I remember, in tenth grade, my class was asked to write an essay. The topic was “How I made my first cup of tea.” This was easily the most difficult essay I have ever written. You see, I had never made a cup of tea before. I did not even drink the stuff, except at friends’ homes. I was used to Boost, Bournvita and Horlicks. I got tea at home only when I had a headache.  So I was always solicitous of anyone who had to drink tea.
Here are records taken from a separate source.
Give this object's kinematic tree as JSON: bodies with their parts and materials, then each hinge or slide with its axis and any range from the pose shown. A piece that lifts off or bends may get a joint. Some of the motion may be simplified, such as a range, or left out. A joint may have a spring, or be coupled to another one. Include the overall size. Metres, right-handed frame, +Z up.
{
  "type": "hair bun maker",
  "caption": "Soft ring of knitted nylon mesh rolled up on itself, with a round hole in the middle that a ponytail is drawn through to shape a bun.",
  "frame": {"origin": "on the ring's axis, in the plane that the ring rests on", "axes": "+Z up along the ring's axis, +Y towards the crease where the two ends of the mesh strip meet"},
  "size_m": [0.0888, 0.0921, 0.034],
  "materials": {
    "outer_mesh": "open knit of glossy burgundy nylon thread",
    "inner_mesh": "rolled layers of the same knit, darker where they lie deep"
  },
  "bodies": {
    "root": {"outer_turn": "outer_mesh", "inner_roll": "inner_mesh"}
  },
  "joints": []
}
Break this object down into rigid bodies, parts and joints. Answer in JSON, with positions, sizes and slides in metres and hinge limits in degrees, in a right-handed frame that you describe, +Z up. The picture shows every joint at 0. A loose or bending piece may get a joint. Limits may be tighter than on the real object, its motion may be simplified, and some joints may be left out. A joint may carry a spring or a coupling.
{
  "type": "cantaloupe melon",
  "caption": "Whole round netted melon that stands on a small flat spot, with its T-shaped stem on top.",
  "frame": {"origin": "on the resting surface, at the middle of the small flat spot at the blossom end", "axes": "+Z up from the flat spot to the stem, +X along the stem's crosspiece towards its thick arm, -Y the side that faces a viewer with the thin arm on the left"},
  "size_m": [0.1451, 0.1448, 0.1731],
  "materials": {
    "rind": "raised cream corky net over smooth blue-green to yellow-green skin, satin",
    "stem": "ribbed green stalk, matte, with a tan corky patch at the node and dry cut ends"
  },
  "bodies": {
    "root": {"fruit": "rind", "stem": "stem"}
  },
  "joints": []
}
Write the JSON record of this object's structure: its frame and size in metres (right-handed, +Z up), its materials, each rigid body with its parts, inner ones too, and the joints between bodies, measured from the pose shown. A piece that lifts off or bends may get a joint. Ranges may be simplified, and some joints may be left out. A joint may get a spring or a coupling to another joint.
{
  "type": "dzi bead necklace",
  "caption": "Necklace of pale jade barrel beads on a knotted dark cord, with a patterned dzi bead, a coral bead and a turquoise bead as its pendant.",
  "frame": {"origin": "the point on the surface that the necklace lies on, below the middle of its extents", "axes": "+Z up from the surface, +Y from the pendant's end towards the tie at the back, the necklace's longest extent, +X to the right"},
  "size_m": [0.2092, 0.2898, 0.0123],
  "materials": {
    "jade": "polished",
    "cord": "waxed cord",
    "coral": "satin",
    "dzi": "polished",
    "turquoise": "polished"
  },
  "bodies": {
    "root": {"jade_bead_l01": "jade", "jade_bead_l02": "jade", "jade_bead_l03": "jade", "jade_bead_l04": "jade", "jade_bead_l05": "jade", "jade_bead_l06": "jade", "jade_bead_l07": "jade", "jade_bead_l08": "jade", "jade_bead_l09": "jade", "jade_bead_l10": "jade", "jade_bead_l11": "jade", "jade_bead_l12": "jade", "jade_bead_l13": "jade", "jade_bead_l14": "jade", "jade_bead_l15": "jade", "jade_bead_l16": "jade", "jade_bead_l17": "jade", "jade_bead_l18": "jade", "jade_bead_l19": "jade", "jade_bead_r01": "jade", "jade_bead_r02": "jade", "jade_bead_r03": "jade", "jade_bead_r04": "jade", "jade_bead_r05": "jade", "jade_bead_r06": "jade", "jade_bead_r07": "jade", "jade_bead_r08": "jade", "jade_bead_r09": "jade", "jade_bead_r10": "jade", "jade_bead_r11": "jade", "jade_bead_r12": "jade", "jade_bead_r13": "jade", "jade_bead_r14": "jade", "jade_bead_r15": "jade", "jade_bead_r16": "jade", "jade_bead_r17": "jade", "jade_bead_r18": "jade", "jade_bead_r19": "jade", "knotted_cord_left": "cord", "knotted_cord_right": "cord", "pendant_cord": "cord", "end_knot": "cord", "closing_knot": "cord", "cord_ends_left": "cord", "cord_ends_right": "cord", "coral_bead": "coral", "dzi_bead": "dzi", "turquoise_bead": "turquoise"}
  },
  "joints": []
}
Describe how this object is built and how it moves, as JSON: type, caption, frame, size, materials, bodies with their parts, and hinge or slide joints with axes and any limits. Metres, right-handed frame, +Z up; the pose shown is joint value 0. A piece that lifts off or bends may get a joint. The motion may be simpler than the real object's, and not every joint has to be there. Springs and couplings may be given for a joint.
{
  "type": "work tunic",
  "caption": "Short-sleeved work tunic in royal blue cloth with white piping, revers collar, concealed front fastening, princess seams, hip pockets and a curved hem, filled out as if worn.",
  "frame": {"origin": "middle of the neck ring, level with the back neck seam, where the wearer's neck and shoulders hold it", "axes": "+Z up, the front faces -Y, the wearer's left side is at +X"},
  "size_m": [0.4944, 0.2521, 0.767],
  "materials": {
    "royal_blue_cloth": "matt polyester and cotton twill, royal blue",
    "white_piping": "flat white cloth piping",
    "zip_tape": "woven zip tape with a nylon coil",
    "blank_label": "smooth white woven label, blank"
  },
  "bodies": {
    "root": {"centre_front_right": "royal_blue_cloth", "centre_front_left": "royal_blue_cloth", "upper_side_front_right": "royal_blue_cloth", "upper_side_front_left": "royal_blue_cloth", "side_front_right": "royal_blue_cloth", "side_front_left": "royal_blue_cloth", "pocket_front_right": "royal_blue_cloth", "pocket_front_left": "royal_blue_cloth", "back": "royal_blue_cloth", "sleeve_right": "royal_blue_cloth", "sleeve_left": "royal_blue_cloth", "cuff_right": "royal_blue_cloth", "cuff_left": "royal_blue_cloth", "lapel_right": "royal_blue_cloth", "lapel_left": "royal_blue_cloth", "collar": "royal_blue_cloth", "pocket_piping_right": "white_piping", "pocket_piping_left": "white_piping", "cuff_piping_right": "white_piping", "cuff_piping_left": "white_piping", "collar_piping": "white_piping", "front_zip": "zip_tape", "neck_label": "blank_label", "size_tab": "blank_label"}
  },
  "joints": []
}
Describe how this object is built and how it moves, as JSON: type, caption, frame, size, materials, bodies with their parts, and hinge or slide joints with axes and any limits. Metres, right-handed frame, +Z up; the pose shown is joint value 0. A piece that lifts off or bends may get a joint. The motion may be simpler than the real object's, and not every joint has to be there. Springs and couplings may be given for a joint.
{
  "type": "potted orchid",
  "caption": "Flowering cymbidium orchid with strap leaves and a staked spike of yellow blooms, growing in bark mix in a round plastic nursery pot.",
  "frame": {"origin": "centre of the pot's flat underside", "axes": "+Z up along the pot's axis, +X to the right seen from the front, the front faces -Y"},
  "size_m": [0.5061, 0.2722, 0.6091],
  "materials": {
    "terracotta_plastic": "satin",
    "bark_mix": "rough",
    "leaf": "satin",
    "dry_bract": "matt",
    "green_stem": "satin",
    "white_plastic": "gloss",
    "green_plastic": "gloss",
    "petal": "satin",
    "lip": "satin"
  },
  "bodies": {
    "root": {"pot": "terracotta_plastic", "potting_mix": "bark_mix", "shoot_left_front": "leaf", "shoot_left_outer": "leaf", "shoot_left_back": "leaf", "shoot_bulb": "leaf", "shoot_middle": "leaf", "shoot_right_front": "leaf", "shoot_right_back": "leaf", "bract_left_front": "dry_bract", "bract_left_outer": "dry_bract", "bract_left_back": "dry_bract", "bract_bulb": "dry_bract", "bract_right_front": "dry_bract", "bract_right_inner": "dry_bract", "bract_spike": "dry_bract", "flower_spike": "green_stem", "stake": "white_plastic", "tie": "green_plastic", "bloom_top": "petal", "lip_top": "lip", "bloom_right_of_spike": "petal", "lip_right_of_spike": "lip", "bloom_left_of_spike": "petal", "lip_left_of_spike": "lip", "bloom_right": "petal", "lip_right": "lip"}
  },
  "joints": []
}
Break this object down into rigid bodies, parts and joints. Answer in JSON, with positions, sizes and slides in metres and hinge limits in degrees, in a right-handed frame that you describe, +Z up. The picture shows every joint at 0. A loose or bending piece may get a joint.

I sat in class, wondering how one makes tea. I knew what went into tea, of course. It was some combination of sugar, tea leaves and milk. The question in my mind was really the sequence of events. When my mother made my Bournvita, she first boiled milk and then added the Bournvita. But something told me it was not the same with tea. It seemed to me that for tea, you boiled water, but I could not be sure. How can you have water in a drink? Aren’t all drinks just milk?  But I was also scared I was going to make a laughing stock of myself by writing the wrong thing.

I looked around the class. Everyone else was busy writing. Well, I told myself, I was in the Hindi heartland after all. Every other kid in the class must have been bottle fed tea at birth. No doubt, they also made their own tea and drank several potfuls each day. I, on the other hand, only ever went into the kitchen to check if Mom was cooking my Maggi right. This essay, no doubt, was Retribution.

I took a deep breath and finished writing. The results came back, but I was never really sure if I had got it right. Years later, when I made my first cup of tea, I realized that I had, luckily, made the right choice – you boil water, not milk.

Even more years later, I was now making my first batch of samosas. It’s true, isn’t it, we keep learning through life. Maybe in a few years time, I will learn to cook a full course meal. But not anytime soon, or my Mom might go into shock.

12 thoughts on “Look, Ma! Samosas!

  1. hmmmm that looks delicious and surely it does taste delicious. congratulations for cooking that perfectly am sure your mom so proud of your samosas. 🙂

  2. Those samosas look professional! And my mother worries, too, that I’m going to set myself afire every time I cook; and I have the same worry when my daughter cooks, too. It’s hard-wired in mothers, I guess.

  3. Neither me nor my sister can cook. But she is in a much much better position. Everybody just assumes that she is a lazy idiot who won’t move her butt out of the bed: her considerable mass helps to make this story sound true. And when it is me that is their target, everybody thinks that I am a MCP who feels that slogging it out in the kitchen is for women. Sigh.

  4. Join the club! 🙂 I’m a terrible cook too.. Mom has tried getting me started for like a 100 times but i never even try to begin.. Now when theres a necessity to learn cooking, shes taking some sweet revenge by letting me experiment and learn on my own! 🙂

  5. Look what you’ve done! My first trip to your blog and now I want to make samosas. 🙂 Ok, that’s not a bad thing, but I did just make buttered chicken and naan last night, although my “naan-making” needs work.

    I may have more culinary work ahead of me, but how I have a fun, well written new blog to frequent.

    Love the Tag post. Great idea.

  6. Thanks for the vegetable Samosa recipe. Based on my experience the real secret to making good Samosas is in the way you create the patato filling. If patato filling is well prepared, half the battle is won.